I knew what I wanted, where I wanted my life to head but now that I am on the outside of my cage, I have no friggin idea how to get it, I don’t even know how to take one tiny baby step towards it, so I sit here in my big office chair leaning back and doing… absolutely nothing…. except feed the dispair. 

The real stupid thing is, my eyes are wide open, I know I am on the outside of my cage, I know that I am loved and supported and brave and can do it anyway, I’ve done the program and bought the t-shirt, but I just can’t step away from the cage because I don’t know which way to step. 

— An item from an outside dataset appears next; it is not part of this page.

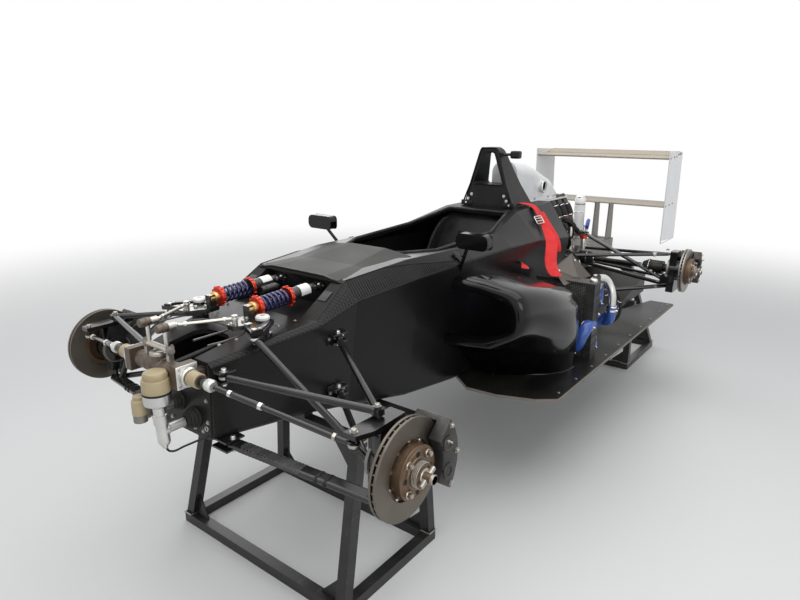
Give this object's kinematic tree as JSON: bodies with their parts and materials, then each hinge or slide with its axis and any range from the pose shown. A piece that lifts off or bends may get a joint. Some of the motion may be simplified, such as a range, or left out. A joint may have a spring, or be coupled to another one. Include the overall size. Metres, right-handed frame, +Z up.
{
  "type": "open wheel racing car on paddock stands",
  "caption": "Single seat open wheel racing car stripped to tub, suspension, hubs and rear wing, standing on paddock stands.",
  "frame": {"origin": "middle of the length and width of the whole, on the floor under the stands", "axes": "+X forward, +Y the car's left, +Z up"},
  "size_m": [3.9393, 1.754, 1.469],
  "materials": {
    "pale_composite": "pale grey composite, dusty",
    "carbon": "carbon weave, satin lacquer",
    "gloss_black": "gloss black",
    "satin_black": "scuffed satin black",
    "cast_alloy": "cast",
    "webbing": "red woven webbing",
    "bright_alloy": "machined",
    "wing_alloy": "satin",
    "wing_white": "white paint",
    "black_steel": "black paint, worn",
    "damper_steel": "brushed",
    "spring_blue": "dark blue enamel",
    "caliper_grey": "dusty grey black",
    "hub_steel": "bronze brown",
    "disc_iron": "turned, dusty",
    "grip": "worn"
  },
  "bodies": {
    "chassis": {"tub": "carbon", "front_bulkhead": "cast_alloy", "cockpit_deck": "carbon", "dash_plate": "satin_black", "roll_hoop": "carbon", "seat": "satin_black", "harness": "webbing", "mirrors": "gloss_black", "floor": "satin_black", "diffuser": "satin_black", "sidepod_left": "gloss_black", "sidepod_right": "gloss_black", "duct_covers": "pale_composite", "radiators": "bright_alloy", "coolant_pipes": "bright_alloy", "engine": "cast_alloy", "airbox": "pale_composite", "gearbox": "cast_alloy", "wing_mount": "cast_alloy", "wing_upper": "wing_alloy", "wing_lower": "wing_alloy", "endplates": "wing_white", "front_wishbones": "black_steel", "front_pushrods": "black_steel", "front_rockers": "black_steel", "front_dampers": "damper_steel", "front_springs": "spring_blue", "anti_roll_bar": "bright_alloy", "rack_housing": "cast_alloy", "master_cylinders": "bright_alloy", "rear_wishbones": "black_steel", "rear_uprights": "black_steel", "rear_calipers": "caliper_grey", "stand_front": "black_steel", "stand_rear": "black_steel"},
    "steering_rack": {"rack_bar": "black_steel"},
    "steering_wheel": {"steering_column": "black_steel", "steering_wheel": "grip"},
    "front_upright_left": {"front_upright_left": "black_steel", "front_caliper_left": "caliper_grey"},
    "front_upright_right": {"front_upright_right": "black_steel", "front_caliper_right": "caliper_grey"},
    "front_hub_left": {"front_hub_left": "hub_steel", "front_disc_left": "disc_iron"},
    "front_hub_right": {"front_hub_right": "hub_steel", "front_disc_right": "disc_iron"},
    "rear_hub_left": {"rear_hub_left": "hub_steel", "rear_disc_left": "disc_iron"},
    "rear_hub_right": {"rear_hub_right": "hub_steel", "rear_disc_right": "disc_iron"}
  },
  "joints": [
    {"name": "steering_turn", "type": "hinge", "parent": "chassis", "child": "steering_wheel", "pos_m": [0.895, 0, 0.962], "axis": [0.9954, 0, -0.0963], "range_deg": [-175, 175]},
    {"name": "rack_slide", "type": "slide", "parent": "chassis", "child": "steering_rack", "axis": [0, 1, 0], "range_m": [-0.025, 0.025]},
    {"name": "kingpin_left", "type": "hinge", "parent": "chassis", "child": "front_upright_left", "pos_m": [1.675, 0.68, 0.598], "axis": [-0.0392, -0.1177, 0.9923], "range_deg": [-15, 15]},
    {"name": "kingpin_right", "type": "hinge", "parent": "chassis", "child": "front_upright_right", "pos_m": [1.675, -0.68, 0.598], "axis": [-0.0392, 0.1177, 0.9923], "range_deg": [-15, 15]},
    {"name": "front_hub_left_spin", "type": "hinge", "parent": "front_upright_left", "child": "front_hub_left", "pos_m": [1.67, 0.758, 0.723], "axis": [0, 1, 0], "continuous": true},
    {"name": "front_hub_right_spin", "type": "hinge", "parent": "front_upright_right", "child": "front_hub_right", "pos_m": [1.67, -0.758, 0.723], "axis": [0, 1, 0], "continuous": true},
    {"name": "rear_hub_left_spin", "type": "hinge", "parent": "chassis", "child": "rear_hub_left", "pos_m": [-0.997, 0.8, 0.77], "axis": [0, 1, 0], "continuous": true},
    {"name": "rear_hub_right_spin", "type": "hinge", "parent": "chassis", "child": "rear_hub_right", "pos_m": [-0.997, -0.8, 0.77], "axis": [0, 1, 0], "continuous": true}
  ],
  "couplings": [
    {"joint": "rack_slide", "follows": "steering_turn", "m_per_rad": 0.008},
    {"joint": "kingpin_left", "follows": "steering_turn", "ratio": 0.080808},
    {"joint": "kingpin_right", "follows": "steering_turn", "ratio": 0.080808}
  ]
}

It’s like walking in the desert, sand everywhere but then you come across an oasis, beautiful, full of promise, fresh water, big flowing tents, wonderful food, beautiful people and for a short but amazing time you are revived of your thurst, and your hunger, and you set off on your journey full of promise, with a little more knowledge then when you arrived.  But now you find yourself back in the desert, and even though there is slightly a little more greenery now, you still have no idea in what direction to go, you know in a north east south west sort of way but you don’t have a compass so your not sure which is which.  Does that make sense?

All I do know is that I was told several times to share my thoughts and so I finally listened and each day I will continue to ask which way, and each day I will try to quite my mind and listen, and hopefully soon he will tell me/guide me/sign me, so that I can get out of this Melancholy desert and live the life I’m suppose to live.